▶ Stated task:
In the listing below, locate the line containing "and its band" and the line containing "if empty is". Output both of them and every line between, exactly as written, and nothing more.

Extracted data entries

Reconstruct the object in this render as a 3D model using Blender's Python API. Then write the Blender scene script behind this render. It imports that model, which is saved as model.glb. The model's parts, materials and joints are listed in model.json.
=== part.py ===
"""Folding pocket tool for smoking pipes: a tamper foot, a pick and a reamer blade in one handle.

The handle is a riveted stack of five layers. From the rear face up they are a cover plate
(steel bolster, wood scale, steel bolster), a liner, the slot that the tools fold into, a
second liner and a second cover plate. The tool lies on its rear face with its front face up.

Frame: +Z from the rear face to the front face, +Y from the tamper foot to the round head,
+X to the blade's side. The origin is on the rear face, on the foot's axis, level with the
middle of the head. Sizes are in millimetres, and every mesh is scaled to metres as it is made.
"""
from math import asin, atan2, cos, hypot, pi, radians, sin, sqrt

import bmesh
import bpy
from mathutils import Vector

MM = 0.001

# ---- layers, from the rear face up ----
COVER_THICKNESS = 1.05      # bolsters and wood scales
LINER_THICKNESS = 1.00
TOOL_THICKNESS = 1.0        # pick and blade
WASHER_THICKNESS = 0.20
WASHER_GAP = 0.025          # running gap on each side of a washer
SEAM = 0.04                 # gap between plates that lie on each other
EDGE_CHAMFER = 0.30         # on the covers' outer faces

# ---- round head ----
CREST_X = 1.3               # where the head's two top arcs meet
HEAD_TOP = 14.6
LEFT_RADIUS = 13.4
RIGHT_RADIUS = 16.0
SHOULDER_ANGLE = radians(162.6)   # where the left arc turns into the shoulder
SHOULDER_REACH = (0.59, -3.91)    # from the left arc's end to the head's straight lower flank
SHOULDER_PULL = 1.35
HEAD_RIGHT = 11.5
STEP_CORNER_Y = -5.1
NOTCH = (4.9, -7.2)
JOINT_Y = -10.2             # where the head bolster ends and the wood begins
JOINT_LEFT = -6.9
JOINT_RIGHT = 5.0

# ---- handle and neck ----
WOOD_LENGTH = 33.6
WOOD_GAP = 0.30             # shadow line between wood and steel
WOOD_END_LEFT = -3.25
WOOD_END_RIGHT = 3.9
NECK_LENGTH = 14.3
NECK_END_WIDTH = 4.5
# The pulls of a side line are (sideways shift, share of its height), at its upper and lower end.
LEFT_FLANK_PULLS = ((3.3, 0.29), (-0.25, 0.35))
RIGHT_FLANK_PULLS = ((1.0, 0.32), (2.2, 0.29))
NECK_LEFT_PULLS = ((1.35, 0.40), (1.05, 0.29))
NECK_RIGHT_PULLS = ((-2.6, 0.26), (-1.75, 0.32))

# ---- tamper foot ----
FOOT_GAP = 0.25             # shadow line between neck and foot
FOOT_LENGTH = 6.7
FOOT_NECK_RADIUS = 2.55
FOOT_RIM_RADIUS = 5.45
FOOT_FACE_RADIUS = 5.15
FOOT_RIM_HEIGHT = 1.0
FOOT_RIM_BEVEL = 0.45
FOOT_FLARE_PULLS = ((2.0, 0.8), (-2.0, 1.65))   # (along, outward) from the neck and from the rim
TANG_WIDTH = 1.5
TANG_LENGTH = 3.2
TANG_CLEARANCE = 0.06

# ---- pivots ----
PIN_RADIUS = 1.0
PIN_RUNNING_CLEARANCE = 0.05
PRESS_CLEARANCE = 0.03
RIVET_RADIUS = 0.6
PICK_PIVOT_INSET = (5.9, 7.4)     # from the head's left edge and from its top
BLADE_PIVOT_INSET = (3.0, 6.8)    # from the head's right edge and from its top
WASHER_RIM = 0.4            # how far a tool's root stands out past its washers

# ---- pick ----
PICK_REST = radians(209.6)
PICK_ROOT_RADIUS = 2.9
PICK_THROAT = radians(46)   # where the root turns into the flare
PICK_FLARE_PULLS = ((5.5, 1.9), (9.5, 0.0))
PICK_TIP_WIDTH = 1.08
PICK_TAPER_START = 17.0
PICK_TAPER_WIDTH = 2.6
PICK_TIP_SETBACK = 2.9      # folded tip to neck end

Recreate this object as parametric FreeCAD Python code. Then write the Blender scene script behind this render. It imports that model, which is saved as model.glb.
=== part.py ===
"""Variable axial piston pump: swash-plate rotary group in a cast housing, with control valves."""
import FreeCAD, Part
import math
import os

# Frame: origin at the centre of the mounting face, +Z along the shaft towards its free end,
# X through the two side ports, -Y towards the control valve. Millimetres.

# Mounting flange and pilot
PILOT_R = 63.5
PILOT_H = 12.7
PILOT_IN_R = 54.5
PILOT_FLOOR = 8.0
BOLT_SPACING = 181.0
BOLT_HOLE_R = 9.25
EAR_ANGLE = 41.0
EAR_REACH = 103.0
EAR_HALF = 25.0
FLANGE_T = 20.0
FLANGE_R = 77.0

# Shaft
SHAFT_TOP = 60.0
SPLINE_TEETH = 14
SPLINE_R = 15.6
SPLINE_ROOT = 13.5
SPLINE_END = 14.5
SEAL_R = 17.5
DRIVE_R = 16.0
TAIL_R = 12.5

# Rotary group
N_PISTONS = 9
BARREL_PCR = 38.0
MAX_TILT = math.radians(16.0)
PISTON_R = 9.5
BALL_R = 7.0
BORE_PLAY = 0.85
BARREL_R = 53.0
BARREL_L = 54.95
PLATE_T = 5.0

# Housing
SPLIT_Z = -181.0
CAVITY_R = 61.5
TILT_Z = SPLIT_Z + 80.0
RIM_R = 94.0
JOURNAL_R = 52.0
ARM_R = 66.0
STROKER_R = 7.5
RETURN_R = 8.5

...

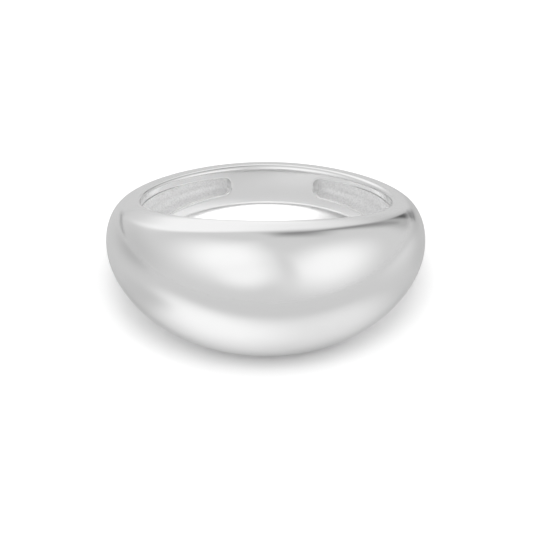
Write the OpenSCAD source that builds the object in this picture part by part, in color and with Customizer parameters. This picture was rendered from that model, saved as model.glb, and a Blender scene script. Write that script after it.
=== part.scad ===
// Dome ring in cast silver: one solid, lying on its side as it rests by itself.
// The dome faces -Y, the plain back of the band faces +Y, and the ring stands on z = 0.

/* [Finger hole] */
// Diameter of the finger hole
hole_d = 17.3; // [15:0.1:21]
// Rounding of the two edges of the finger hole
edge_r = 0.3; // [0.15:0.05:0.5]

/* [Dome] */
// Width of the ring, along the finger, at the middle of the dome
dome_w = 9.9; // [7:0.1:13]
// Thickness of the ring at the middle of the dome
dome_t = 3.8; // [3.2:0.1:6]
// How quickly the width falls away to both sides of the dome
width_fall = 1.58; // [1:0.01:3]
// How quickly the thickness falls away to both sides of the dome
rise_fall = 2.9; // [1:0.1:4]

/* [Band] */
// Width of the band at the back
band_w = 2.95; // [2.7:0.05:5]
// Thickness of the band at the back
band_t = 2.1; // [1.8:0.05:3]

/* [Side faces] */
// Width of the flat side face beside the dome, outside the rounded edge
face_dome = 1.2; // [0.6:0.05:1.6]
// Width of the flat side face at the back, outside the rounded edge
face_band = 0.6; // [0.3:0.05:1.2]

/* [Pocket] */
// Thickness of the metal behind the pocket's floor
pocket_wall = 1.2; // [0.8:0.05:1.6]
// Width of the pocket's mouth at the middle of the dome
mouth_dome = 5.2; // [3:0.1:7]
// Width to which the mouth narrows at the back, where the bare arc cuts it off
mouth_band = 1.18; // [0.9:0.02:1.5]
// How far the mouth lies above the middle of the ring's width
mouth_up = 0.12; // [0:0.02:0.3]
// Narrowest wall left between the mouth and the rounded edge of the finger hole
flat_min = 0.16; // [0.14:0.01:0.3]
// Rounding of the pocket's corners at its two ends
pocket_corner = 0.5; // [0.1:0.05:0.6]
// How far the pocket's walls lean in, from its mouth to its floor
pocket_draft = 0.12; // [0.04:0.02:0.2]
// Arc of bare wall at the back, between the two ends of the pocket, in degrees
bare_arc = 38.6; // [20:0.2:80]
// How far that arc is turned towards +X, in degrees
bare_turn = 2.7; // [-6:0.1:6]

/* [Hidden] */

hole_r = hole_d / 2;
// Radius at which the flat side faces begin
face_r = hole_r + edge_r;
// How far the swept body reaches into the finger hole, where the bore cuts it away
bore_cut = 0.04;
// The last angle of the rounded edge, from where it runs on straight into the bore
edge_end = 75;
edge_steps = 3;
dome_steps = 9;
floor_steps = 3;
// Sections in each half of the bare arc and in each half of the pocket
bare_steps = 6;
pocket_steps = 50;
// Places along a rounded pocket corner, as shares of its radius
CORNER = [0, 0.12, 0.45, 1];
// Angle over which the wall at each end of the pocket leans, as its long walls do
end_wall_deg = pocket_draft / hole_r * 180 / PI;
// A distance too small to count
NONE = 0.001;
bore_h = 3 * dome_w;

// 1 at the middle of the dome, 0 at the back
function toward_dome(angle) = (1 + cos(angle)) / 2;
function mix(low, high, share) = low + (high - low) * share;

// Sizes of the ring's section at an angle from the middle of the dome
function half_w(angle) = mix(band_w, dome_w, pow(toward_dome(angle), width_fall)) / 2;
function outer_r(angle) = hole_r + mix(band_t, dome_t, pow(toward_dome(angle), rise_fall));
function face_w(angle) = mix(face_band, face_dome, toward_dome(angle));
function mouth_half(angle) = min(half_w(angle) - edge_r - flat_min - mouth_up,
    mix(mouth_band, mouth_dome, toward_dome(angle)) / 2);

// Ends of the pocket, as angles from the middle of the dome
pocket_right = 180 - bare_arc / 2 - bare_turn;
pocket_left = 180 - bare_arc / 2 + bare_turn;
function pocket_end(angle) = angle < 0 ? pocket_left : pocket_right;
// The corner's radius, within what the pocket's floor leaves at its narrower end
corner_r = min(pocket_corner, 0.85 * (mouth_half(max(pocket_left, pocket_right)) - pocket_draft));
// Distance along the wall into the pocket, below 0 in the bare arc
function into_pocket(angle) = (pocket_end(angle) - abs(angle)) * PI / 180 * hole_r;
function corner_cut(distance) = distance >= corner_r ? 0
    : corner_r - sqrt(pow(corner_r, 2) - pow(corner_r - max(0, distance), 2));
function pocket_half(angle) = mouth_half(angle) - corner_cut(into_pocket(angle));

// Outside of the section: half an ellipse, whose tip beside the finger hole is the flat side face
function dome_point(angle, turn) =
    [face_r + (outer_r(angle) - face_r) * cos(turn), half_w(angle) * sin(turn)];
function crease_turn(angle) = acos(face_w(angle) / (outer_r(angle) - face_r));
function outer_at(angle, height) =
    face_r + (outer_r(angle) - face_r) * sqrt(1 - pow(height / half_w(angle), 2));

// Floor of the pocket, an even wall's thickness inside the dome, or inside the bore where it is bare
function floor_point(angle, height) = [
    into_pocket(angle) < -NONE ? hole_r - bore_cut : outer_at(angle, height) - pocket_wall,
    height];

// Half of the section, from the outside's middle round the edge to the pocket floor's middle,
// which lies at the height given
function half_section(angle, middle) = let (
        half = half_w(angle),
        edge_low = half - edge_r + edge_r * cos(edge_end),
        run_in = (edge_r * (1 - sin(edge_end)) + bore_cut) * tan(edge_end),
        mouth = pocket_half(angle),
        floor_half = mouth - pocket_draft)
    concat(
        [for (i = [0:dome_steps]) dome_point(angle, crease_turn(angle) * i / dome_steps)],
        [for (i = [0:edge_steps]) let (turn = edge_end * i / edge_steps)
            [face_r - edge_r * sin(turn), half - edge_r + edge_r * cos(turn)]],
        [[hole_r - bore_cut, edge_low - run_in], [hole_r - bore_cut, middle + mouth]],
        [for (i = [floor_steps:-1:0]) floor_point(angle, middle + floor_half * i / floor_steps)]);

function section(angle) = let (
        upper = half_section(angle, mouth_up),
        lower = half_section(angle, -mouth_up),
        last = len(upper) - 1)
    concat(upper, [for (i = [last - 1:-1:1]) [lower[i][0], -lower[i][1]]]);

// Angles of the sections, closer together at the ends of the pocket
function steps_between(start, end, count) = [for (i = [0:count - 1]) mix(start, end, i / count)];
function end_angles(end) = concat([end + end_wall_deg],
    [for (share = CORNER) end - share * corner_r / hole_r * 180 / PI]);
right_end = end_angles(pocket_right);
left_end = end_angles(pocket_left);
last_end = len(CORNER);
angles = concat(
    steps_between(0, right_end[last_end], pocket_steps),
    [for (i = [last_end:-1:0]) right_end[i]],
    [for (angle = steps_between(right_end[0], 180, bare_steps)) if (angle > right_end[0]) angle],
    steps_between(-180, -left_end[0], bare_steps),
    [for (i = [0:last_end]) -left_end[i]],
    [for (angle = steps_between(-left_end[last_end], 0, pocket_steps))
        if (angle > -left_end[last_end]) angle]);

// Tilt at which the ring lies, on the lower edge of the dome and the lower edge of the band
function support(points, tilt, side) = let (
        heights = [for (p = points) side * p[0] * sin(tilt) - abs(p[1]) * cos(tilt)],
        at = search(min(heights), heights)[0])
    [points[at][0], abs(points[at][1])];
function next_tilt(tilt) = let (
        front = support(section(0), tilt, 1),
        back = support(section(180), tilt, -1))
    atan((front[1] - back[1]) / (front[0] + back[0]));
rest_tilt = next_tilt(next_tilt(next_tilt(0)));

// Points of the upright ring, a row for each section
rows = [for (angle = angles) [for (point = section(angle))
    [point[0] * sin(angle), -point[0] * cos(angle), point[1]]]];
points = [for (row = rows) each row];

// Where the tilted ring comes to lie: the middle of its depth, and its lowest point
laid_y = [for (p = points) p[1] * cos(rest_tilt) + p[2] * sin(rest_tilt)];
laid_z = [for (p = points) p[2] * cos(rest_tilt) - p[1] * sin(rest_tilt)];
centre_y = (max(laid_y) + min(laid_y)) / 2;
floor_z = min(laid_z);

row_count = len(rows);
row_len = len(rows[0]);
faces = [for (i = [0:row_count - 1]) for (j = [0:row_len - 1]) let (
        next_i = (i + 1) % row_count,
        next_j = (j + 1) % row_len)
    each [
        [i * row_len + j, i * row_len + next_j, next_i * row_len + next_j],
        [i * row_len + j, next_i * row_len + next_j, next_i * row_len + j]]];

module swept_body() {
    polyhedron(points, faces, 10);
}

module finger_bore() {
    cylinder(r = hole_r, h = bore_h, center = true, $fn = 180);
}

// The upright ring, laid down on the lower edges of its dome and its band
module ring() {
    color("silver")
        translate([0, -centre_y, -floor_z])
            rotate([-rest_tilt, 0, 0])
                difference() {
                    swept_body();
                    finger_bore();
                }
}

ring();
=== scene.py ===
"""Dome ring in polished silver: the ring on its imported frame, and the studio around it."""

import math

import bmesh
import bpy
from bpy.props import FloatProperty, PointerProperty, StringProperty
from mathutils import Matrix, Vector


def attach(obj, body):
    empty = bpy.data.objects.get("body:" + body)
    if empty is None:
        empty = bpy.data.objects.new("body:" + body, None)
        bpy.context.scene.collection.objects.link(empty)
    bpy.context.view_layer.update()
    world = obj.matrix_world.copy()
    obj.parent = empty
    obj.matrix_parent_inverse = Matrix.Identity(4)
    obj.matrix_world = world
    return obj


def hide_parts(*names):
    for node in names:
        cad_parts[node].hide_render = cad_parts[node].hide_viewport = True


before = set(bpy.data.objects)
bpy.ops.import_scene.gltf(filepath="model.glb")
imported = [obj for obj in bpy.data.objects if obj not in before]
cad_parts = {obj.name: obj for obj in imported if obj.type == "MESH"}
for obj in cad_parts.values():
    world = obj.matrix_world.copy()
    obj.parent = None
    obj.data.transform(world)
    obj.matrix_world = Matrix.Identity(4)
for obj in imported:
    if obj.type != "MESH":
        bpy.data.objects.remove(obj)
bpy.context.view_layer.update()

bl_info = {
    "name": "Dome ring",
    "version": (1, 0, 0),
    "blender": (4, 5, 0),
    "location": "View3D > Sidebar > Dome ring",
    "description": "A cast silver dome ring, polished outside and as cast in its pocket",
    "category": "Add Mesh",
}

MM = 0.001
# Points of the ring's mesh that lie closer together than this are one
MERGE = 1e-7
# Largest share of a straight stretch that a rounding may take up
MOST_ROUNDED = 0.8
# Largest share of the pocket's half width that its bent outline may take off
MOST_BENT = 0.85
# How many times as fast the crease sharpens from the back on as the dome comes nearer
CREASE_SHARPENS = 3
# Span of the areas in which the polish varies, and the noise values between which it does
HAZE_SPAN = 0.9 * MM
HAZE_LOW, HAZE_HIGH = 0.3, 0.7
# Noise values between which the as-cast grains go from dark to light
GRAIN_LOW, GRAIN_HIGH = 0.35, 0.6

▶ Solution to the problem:
// The upright ring, laid down on the lower edges of its dome and its band
module ring() {
    color("silver")
        translate([0, -centre_y, -floor_z])
            rotate([-rest_tilt, 0, 0])
                difference() {
                    swept_body();
                    finger_bore();
                }
}

ring();
=== scene.py ===
"""Dome ring in polished silver: the ring on its imported frame, and the studio around it."""

import math

import bmesh
import bpy
from bpy.props import FloatProperty, PointerProperty, StringProperty
from mathutils import Matrix, Vector


def attach(obj, body):
    empty = bpy.data.objects.get("body:" + body)
    if empty is None:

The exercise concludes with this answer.